Beaty is not alone. Interviews by the GAO with 112 cardholders showed that many people failed to understand the most basic terms of their card agreements, including when they would be charged for late payments or what actions could cause credit card companies to raise their interest rates.

"Disclosures by the largest issuers have various weaknesses that reduced consumers' ability to use and understand them," the report said. "These weaknesses included ... poor organization and formatting of information and their excessive detail and length. ... The disclosures buried important information in text, failed to group and label related material and used small type faces."

Lynn Strang, a spokeswoman for the American Financial Services Association, which represents credit card issuers, said disclosures are determined by existing laws.

"While the criticism seems to be directed at the industry, the industry is following certain requirements given to it," Strang said. "New card issuers follow the law in terms of placement, use of type faces and point size."

But if understanding the terms and conditions is frustrating, it is higher fees and penalties that could be sinking many consumers.

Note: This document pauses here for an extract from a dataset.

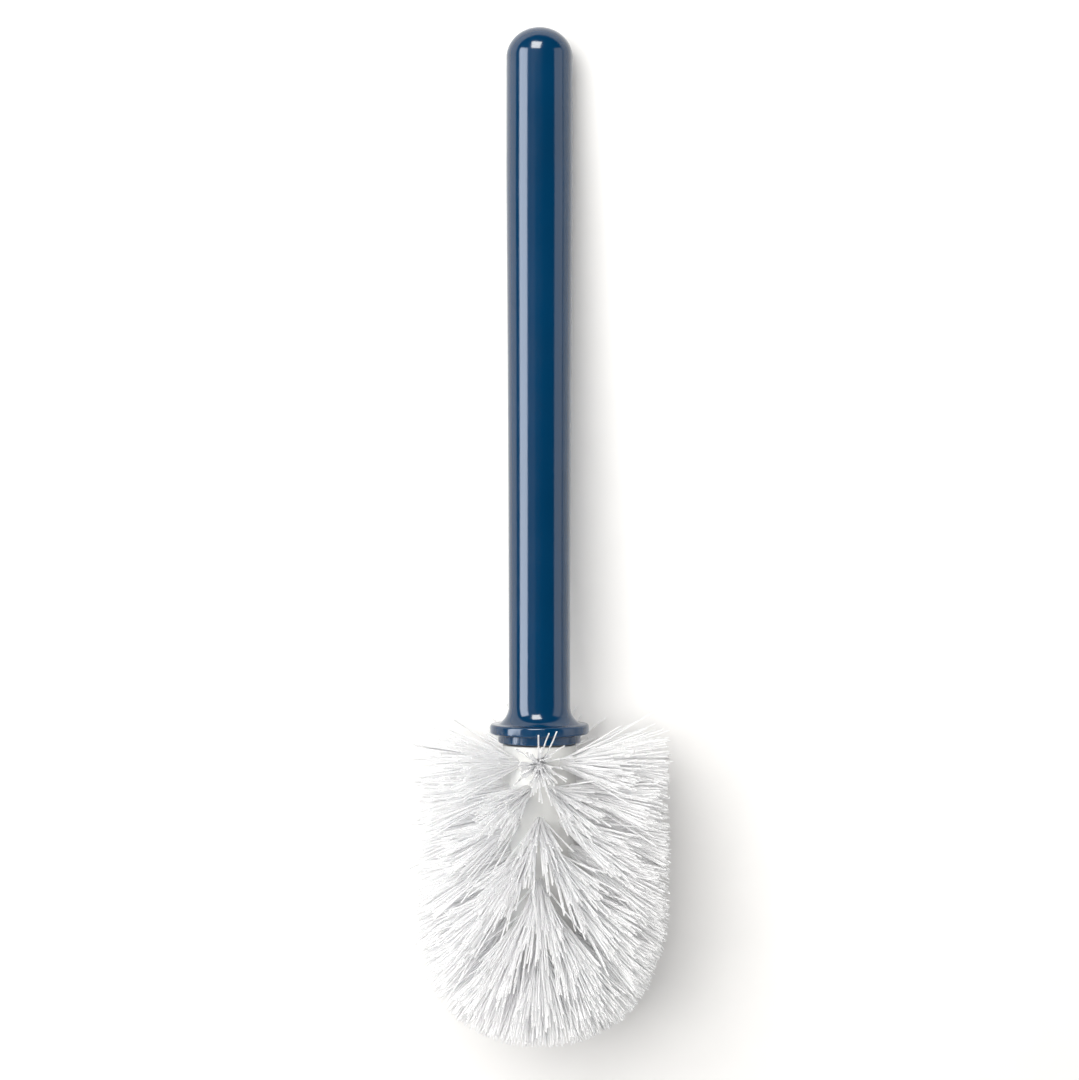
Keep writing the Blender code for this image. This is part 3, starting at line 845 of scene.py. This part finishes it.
class TOILETBRUSH_OT_stage(BrushOperator, bpy.types.Operator):
    """Make the floor, the lights and the camera"""

    bl_idname = "toiletbrush.stage"
    bl_label = "Stage"

    def execute(self, context):
        self.make_floor(context)
        self.make_surround(context)
        middle = BRUSH @ Vector((0, 0, BRUSH_MIDDLE))
        self.make_camera(context, middle)
        for light in LIGHTS:
            self.make_light(context, middle, *light)
        return {"FINISHED"}

    def make_floor(self, context):
        """A round board under the brush."""
        rings = []
        points = [(0.0, 0.0, 0.0)]
        faces = []
        for radius in FLOOR_RINGS:
            rings.append(list(range(len(points), len(points) + FLOOR_SIDES)))
            points += [(radius * math.cos(t), radius * math.sin(t), 0.0) for t in even_turns(FLOOR_SIDES)]
        for i in range(FLOOR_SIDES):
            j = (i + 1) % FLOOR_SIDES
            faces.append((0, rings[0][i], rings[0][j]))
            for inner, outer in zip(rings, rings[1:]):
                faces.append((inner[i], outer[i], outer[j], inner[j]))
        mesh = bpy.data.meshes.new("floor")
        mesh.from_pydata(points, [], faces)
        mesh.materials.append(painted_floor(self.colours(context).floor, *FLOOR_FADE))
        floor = bpy.data.objects.new("floor", mesh)
        context.scene.collection.objects.link(floor)

    def make_surround(self, context):
        """A white surround that fills the matt surfaces' shadows and stays out of the gloss."""
        world = bpy.data.worlds.new("surround")
        context.scene.world = world
        world.use_nodes = True
        tree = world.node_tree
        path = add_node(tree, "ShaderNodeLightPath")
        strength = add_node(
            tree,
            "ShaderNodeMapRange",
            None,
            {"To Min": SURROUND_FILL, "To Max": 1.0},
            {"Value": path.outputs["Is Camera Ray"]},
        )
        tree.nodes["Background"].inputs["Color"].default_value = (1.0, 1.0, 1.0, 1.0)
        tree.links.new(strength.outputs["Result"], tree.nodes["Background"].inputs["Strength"])
        world.cycles_visibility.glossy = False
        context.scene.view_settings.view_transform = "Standard"
        context.scene.cycles.diffuse_bounces = DIFFUSE_BOUNCES

    def make_camera(self, context, middle):
        """A camera square to the brush's axis, above its middle."""
        lens = bpy.data.cameras.new("camera")
        lens.lens = CAMERA_LENS
        lens.sensor_width = SENSOR_WIDTH
        camera = bpy.data.objects.new("camera", lens)
        context.scene.collection.objects.link(camera)
        back = (BRUSH.to_3x3() @ Vector((0, -1, 0))).normalized()
        up = (BRUSH.to_3x3() @ Vector((0, 0, 1))).normalized()
        turn = Matrix((up.cross(back), up, back)).transposed()
        camera.matrix_world = Matrix.Translation(middle + back * CAMERA_DISTANCE) @ turn.to_4x4()
        context.scene.camera = camera

    def make_light(
        self, context, middle, name, left_deg, tip_deg, distance, size, radiance, colour, gloss, matt
    ):
        """An area light aimed at the brush, turned to the left and towards the handle's end of overhead."""
        light = bpy.data.lights.new(name, "AREA")
        light.shape = "RECTANGLE"
        light.size, light.size_y = size
        light.energy = radiance * math.pi * size[0] * size[1]
        light.color = linear_from_hex(colour)
        holder = bpy.data.objects.new(name, light)
        holder.visible_glossy = gloss
        holder.visible_diffuse = matt
        context.scene.collection.objects.link(holder)
        left = math.radians(left_deg)
        tip = math.radians(tip_deg)
        flat = math.cos(tip)
        towards = Vector((-math.sin(left) * flat, math.sin(tip), math.cos(left) * flat))
        holder.matrix_world = Matrix.Translation(middle + towards * distance) @ aimed(towards)


def aimed(towards):
    """A rotation whose Z points along towards and whose Y stays as near the world's Y as it can."""
    across = Vector((0, 1, 0)).cross(towards).normalized()
    return Matrix((across, towards.cross(across), towards)).transposed().to_4x4()


OPERATORS = (
    TOILETBRUSH_OT_handle,
    TOILETBRUSH_OT_socket,
    TOILETBRUSH_OT_seal,
    TOILETBRUSH_OT_core,
    TOILETBRUSH_OT_tufts,
    TOILETBRUSH_OT_stage,
)


class TOILETBRUSH_PT_build(bpy.types.Panel):
    """Lists the brush's pieces, sizes and colours"""

    bl_idname = "TOILETBRUSH_PT_build"
    bl_label = "Toilet Brush"
    bl_space_type = "VIEW_3D"
    bl_region_type = "UI"
    bl_category = "Toilet Brush"

    def draw(self, context):
        for operator in OPERATORS:
            self.layout.operator(operator.bl_idname)
        for group in (context.scene.brush_sizes, context.scene.brush_colours):
            column = self.layout.column()
            for name in group.__annotations__:
                column.prop(group, name)


CLASSES = (BrushSizes, BrushColours, *OPERATORS, TOILETBRUSH_PT_build)


def register():
    for cls in CLASSES:
        bpy.utils.register_class(cls)
    bpy.types.Scene.brush_sizes = PointerProperty(type=BrushSizes)
    bpy.types.Scene.brush_colours = PointerProperty(type=BrushColours)


def unregister():
    del bpy.types.Scene.brush_colours
    del bpy.types.Scene.brush_sizes
    for cls in reversed(CLASSES):
        bpy.utils.unregister_class(cls)


def main():
    register()
    bpy.ops.toiletbrush.handle()
    bpy.ops.toiletbrush.socket()
    bpy.ops.toiletbrush.seal()
    bpy.ops.toiletbrush.core()
    bpy.ops.toiletbrush.tufts()
    bpy.ops.toiletbrush.stage()


if __name__ == "__main__":
    main()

"According to the Federal Reserve's survey of consumer debt, the amount of credit card debt reported as outstanding rose from about $237 billion to more than $802 billion — a 238 percent increase between 1990 and 2005," the GAO report said. "One academic researcher noted that the rise in bankruptcies and charge-offs by banks in credit card accounts grew along with the increase in credit card debt during the 1973 to 1996 period he examined."

Late fees assessed by the top card issuers averaged $34 in 2005, an increase of 160 percent from $13 in 1995. In addition, over-limit fees in 2005 rose to an average of $30.81, up 138 percent from $12.95 in 1995.

In contrast, in the late 1980s and early 1990s, few issuers charged fees if cardholders made late payments or exceeded their credit limit. Late fees back then, the report noted, were typically between $5 and $10.

The report said card issuers have added fees for a host of other services, including cash advances and making a payment by telephone. Not all of these fees were disclosed in materials that issuers provided to prospective cardholders.

In addition, credit card issuers are sometimes assessing interest rates of more than 30 percent as a penalty to cardholders for making late payments or exceeding credit limits. The GAO report noted one instance in which a bank received complaints from consumers who were assessed over-limit fees that resulted from the balance on their accounts going over their credit limit, because their card issuer assessed them a late fee.

Cindy Zeldin, a federal affairs coordinator for Demos, a public policy and research organization, said credit card fees and penalties deserve more scrutiny by lawmakers.

"More and more Americans are turning to credit cards to serve as a safety net in terms of financial emergencies," Zeldin said. "The lending industry is able to take advantage of that situation with penalty fees and retroactive rate increases for relatively minor infractions."

The report cited one consumer group, which questioned whether submitting a credit card payment one day late made a cardholder so risky that it justified doubling or tripling the interest rate assessed on that account.

But despite such consumer issues, the popularity of credit cards has skyrocketed since the late 1950s, when the first cards were introduced.

In 2005, consumers held roughly 691 million credit cards, with transactions exceeding $1.8 trillion, as they charged everything from groceries and health-care expenses to college tuition and taxes.

Credit card companies maintain that there are many benefits to card membership, which include cash-back and airline travel incentives, rental car insurance or lost luggage protection and the reduced need for cash. Years ago, most credit cards charged similar interest rates, which ranged around 20 percent.

The six largest issuers, whose accounts represent 61 percent of all U.S. accounts, reported that the majority of their cardholders in 2005 had cards with interest rates lower than the rate that generally applied to all cardholders prior to about 1990. About 80 percent of active accounts were assessed interest rates below 20 percent as of Dec. 31, 2005. More than 40 percent of accounts were below 15 percent.

Of the 28 popular cards the GAO analyzed, seven cards offered prospective cardholders a low introductory rate in 2003, but 20 did so in 2005 — with most rates set at zero for about eight months.

The report said that the net interest margin for all banks that focused on credit card lending has ranged between 7.4 percent and 9.6 percent since 1987. Similarly, according to the data of five of the top six issuers, their net interest profits have been relatively stable between 2003 and 2005, ranging from 9.2 percent to 9.6 percent during this period.